Would you restate all the data that follows, word for word?

--

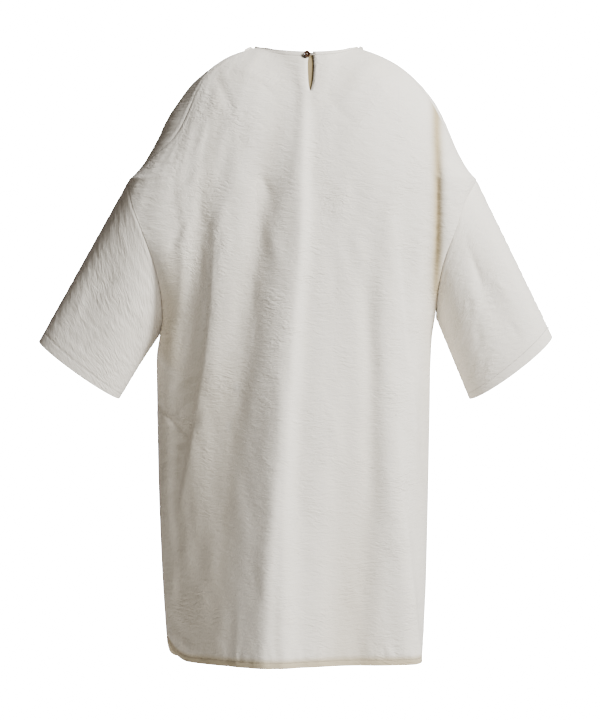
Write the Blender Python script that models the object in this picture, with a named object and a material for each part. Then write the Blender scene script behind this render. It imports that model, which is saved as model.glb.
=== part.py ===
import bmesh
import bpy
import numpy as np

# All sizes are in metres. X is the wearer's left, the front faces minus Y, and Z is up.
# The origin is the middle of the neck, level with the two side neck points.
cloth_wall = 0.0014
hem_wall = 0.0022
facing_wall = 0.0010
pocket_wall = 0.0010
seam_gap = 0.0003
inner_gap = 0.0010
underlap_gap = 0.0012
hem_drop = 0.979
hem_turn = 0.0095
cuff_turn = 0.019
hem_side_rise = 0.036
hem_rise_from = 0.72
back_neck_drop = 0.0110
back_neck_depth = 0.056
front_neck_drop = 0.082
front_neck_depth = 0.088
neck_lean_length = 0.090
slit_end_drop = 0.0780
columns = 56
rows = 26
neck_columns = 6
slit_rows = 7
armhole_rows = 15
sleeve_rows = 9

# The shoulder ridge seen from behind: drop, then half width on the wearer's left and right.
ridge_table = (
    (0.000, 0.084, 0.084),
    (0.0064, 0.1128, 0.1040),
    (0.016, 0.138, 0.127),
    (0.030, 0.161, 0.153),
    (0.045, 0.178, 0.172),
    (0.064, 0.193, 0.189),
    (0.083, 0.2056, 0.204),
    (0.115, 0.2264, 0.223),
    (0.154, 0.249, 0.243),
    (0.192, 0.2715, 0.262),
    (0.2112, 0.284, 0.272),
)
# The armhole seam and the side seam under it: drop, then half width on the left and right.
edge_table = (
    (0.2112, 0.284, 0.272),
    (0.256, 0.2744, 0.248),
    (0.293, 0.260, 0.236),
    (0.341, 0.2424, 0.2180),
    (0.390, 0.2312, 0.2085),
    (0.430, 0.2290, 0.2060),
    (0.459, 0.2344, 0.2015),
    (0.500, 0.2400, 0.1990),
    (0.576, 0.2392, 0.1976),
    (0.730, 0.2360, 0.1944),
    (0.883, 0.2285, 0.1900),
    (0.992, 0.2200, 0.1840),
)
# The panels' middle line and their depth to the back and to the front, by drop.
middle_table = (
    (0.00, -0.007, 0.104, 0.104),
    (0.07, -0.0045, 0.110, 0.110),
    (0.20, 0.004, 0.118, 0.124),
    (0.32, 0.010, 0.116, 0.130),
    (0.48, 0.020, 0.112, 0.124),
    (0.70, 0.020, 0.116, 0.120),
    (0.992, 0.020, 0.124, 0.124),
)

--

Task result =
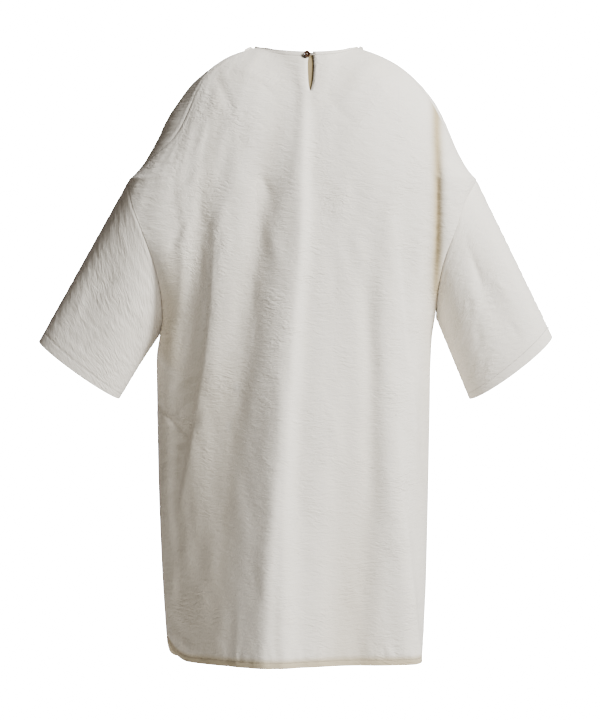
Write the Blender Python script that models the object in this picture, with a named object and a material for each part. Then write the Blender scene script behind this render. It imports that model, which is saved as model.glb.
=== part.py ===
import bmesh
import bpy
import numpy as np

# All sizes are in metres. X is the wearer's left, the front faces minus Y, and Z is up.
# The origin is the middle of the neck, level with the two side neck points.
cloth_wall = 0.0014
hem_wall = 0.0022
facing_wall = 0.0010
pocket_wall = 0.0010
seam_gap = 0.0003
inner_gap = 0.0010
underlap_gap = 0.0012
hem_drop = 0.979
hem_turn = 0.0095
cuff_turn = 0.019
hem_side_rise = 0.036
hem_rise_from = 0.72
back_neck_drop = 0.0110
back_neck_depth = 0.056
front_neck_drop = 0.082
front_neck_depth = 0.088
neck_lean_length = 0.090
slit_end_drop = 0.0780
columns = 56
rows = 26
neck_columns = 6
slit_rows = 7
armhole_rows = 15
sleeve_rows = 9

# The shoulder ridge seen from behind: drop, then half width on the wearer's left and right.
ridge_table = (
    (0.000, 0.084, 0.084),
    (0.0064, 0.1128, 0.1040),
    (0.016, 0.138, 0.127),
    (0.030, 0.161, 0.153),
    (0.045, 0.178, 0.172),
    (0.064, 0.193, 0.189),
    (0.083, 0.2056, 0.204),
    (0.115, 0.2264, 0.223),
    (0.154, 0.249, 0.243),
    (0.192, 0.2715, 0.262),
    (0.2112, 0.284, 0.272),
)
# The armhole seam and the side seam under it: drop, then half width on the left and right.
edge_table = (
    (0.2112, 0.284, 0.272),
    (0.256, 0.2744, 0.248),
    (0.293, 0.260, 0.236),
    (0.341, 0.2424, 0.2180),
    (0.390, 0.2312, 0.2085),
    (0.430, 0.2290, 0.2060),
    (0.459, 0.2344, 0.2015),
    (0.500, 0.2400, 0.1990),
    (0.576, 0.2392, 0.1976),
    (0.730, 0.2360, 0.1944),
    (0.883, 0.2285, 0.1900),
    (0.992, 0.2200, 0.1840),
)
# The panels' middle line and their depth to the back and to the front, by drop.
middle_table = (
    (0.00, -0.007, 0.104, 0.104),
    (0.07, -0.0045, 0.110, 0.110),
    (0.20, 0.004, 0.118, 0.124),
    (0.32, 0.010, 0.116, 0.130),
    (0.48, 0.020, 0.112, 0.124),
    (0.70, 0.020, 0.116, 0.120),
    (0.992, 0.020, 0.124, 0.124),
)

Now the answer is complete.